Mike and Jewel Graham, the other go-to sociology professor were on the panel to commemorate Jim's work, as were
Jim's wife, Diana, and our friend, Kenny, who came in from PA to join the celebration.
Diana was very eloquent about the continued need to overcome racism. She is still hard at work presenting workshops internationally through The People's Institute For Survival and Beyond.
I never had the opportunity to meet Edythe Scott Bagley, the other recipient of the Walter F. Anderson Award. Edythe was the first African American student to attend Antioch College in 'recent' history. She attended in the mid 1940's, followed soon after by her younger sister, Coretta Scott who later married Martin Luther King. She was also a key facilitator in the Civil Right's Movement.
Edythe Scott Bagley is now 85 years old. She was unable to attend the celebration, but her son, Arturo, accepted her award on her behalf.
Walter Anderson is no longer living, but his daughter was able to enjoy the award ceremony.
Athena, a sweet friend and co-alum, organized the event.
It was a beautiful event on a gorgeous day. What a perfect way to celebrate Juneteenth!
“Be afraid to die until you have won some small victory for humanity.”
When you pray, move your feet.
“None of us is free if one of us is chained, none of us is free.”
“To do good, you actually have to DO something.”
“Every man must decide whether he will walk in the light of creative altruism or in the darkness of destructive selfishness.”

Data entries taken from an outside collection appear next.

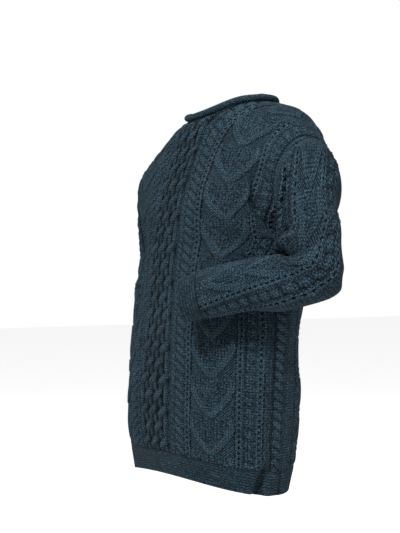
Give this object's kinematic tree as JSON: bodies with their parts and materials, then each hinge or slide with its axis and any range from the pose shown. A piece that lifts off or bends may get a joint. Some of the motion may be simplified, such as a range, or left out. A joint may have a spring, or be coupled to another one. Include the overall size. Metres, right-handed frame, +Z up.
{
  "type": "aran sweater",
  "caption": "Long cable-knit wool sweater with a rolled neck edge, hollow as worn on a general figure, its left arm bent across the front.",
  "frame": {"origin": "midway between the neck ends of the two shoulder seams, where the sweater rests on the wearer's shoulders", "axes": "+Z up, along the body; the front faces -Y, so +X is the wearer's left"},
  "size_m": [0.6602, 0.3453, 0.736],
  "materials": {
    "cabled_wool": "heathered blue-green wool, cabled knit, matt",
    "band_wool": "heathered blue-green wool, fine ridged bands, matt",
    "neck_wool": "heathered blue-green wool, smooth rolled edge, matt"
  },
  "bodies": {
    "root": {"front": "cabled_wool", "back": "cabled_wool", "hem_front": "band_wool", "hem_back": "band_wool", "sleeve_left": "cabled_wool", "sleeve_right": "cabled_wool", "cuff_left": "band_wool", "cuff_right": "band_wool", "neckband": "neck_wool"}
  },
  "joints": []
}
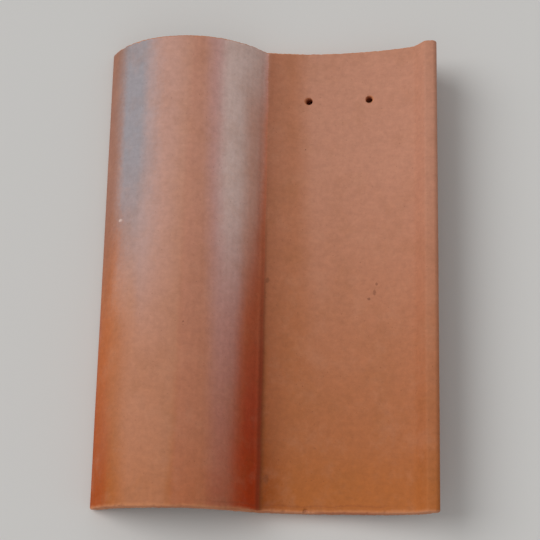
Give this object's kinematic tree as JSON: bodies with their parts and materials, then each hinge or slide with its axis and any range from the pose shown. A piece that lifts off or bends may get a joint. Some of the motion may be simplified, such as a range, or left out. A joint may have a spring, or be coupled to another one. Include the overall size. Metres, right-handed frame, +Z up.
{
  "type": "clay roof tile",
  "caption": "Fired clay roof tile with a round roll on the left and a dished pan with an upturned lip on the right.",
  "frame": {"origin": "centre of the footprint, on the floor that the tile lies on", "axes": "+Y up the slope from the tail to the head, +X across from the roll to the pan, +Z up"},
  "size_m": [0.2378, 0.337, 0.0437],
  "materials": {
    "fired_clay": "matt, kiln flashed"
  },
  "bodies": {
    "root": {"roof_tile": "fired_clay"}
  },
  "joints": []
}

-Dr. Martin Luther King, Jr
“Education is the most powerful weapon which you can use to change the world.”
- Nelson Mandela
Thursday, June 17, 2010
Where I live, out in the country, would be beautiful bike riding, but it is too dangerous. Cars whip along the country roads and there are no curbs, just ditches. I tried a few years ago to keep a bicycle in the storage shed at school so I could have a bike to ride while I was in town, but it got stolen. As a result, I have done without a bike for quite a few years.

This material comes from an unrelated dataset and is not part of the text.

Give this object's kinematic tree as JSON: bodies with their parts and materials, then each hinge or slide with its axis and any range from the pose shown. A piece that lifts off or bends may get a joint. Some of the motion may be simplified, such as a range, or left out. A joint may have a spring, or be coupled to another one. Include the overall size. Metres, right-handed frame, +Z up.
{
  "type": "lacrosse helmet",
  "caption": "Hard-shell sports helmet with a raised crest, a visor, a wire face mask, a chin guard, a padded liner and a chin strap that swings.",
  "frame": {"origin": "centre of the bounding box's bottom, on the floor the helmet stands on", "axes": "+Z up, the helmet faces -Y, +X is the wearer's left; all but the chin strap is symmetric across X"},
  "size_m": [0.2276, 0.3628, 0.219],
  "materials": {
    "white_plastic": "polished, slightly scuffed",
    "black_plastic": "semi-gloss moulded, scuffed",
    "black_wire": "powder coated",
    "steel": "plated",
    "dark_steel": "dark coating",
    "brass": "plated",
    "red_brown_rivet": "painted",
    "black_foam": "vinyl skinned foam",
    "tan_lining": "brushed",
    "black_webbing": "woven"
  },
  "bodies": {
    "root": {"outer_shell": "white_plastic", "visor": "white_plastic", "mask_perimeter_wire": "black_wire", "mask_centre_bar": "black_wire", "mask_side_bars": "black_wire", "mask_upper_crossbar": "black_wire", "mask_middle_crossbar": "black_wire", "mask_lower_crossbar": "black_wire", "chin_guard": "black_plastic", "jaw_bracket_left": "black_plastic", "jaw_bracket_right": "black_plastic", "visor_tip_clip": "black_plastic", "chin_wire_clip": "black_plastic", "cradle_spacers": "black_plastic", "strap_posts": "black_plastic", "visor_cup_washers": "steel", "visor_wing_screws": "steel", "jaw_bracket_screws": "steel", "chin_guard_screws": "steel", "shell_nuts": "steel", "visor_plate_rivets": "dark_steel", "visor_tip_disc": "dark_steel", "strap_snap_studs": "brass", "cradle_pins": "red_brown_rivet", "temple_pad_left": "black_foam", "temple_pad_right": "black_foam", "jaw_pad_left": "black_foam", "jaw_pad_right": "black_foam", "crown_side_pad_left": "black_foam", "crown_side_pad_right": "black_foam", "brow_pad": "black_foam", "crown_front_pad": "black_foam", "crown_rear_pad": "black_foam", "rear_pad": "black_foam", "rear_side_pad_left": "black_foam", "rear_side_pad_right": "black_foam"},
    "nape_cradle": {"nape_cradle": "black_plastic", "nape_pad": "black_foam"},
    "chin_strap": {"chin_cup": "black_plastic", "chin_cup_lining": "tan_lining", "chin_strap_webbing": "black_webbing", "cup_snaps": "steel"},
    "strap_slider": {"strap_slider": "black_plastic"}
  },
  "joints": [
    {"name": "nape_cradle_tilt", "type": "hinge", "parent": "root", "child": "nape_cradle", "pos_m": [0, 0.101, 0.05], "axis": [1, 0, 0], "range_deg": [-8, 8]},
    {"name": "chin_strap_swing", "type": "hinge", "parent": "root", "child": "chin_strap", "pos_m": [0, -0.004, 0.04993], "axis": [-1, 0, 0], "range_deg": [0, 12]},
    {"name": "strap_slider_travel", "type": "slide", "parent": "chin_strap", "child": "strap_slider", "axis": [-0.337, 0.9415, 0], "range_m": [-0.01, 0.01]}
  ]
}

Yesterday a friend was telling me about folding bikes, so I spent the day researching them. There were several that looked like 'the perfect bike', but were way out of my price range. This one is a little pricy, but I really like it. It is a Citizen Barcelona.
The reviews say it folds up and unfolds easily, and it weighs 30 lbs.
The negative reviews were about the suspension. I don't plan any hard riding, but I did go ahead and order the gel seat with suspension. I prefer the gel seats anyway - much easier on the tush.
And for shopping at the farmer's market or carrying a snack and water bottle, as well as for cuteness factor, I ordered a basket for the handlebars. I think it will add a nice Elmira Gulch touch, LOL!
I can just fold this baby up and keep her in my trunk, or I can put her in my camper when we go camping. We have great bike trails around here, so I am looking forward to going on trail rides as well as around town.
I'll let you know how well I like it when it gets here. I am really excited to being able bike again.
Sunday, June 13, 2010
There is always the silver lining. In the thick of sadness, I am enjoying having my niece and nephew visiting from South Carolina. I never get to see them as often as I would like. My niece, Kory, used to stay with us for extended visits and we had great adventures together. Now she is at college, studying to become a teacher. How wonderful is that?!
Kevin is enough younger than Kory that we did not get as much alone time with him. My BIL and SIL moved to Georgia, so the commute was much farther. We are glad to spend any time with him that we get to. Where Kory has always been an extrovert, Kevin has been the quiet one. He is a musician, playing the piano and clarinet.
Kevin recently started to learn to play the guitar. He is named for his uncle Kevin, who drowned when he (MIke's brother) was only 19 years old. Mike had been the keeper of Kevin's guitar until Kevin was 16. Now Kevin has his uncle's guitar and is learning to play it.
Kevin had fun learning how to drive Mike's backhoe on this trip.
Tomorrow we will all be going to Glenna's funeral. There will be many family members there to pay their respects, church members, and community members, all who loved her and who she loved back. It will be good to gather to share tears, but also good memories and laughter. She has had a big life to celebrate, and would love this gathering in her honor.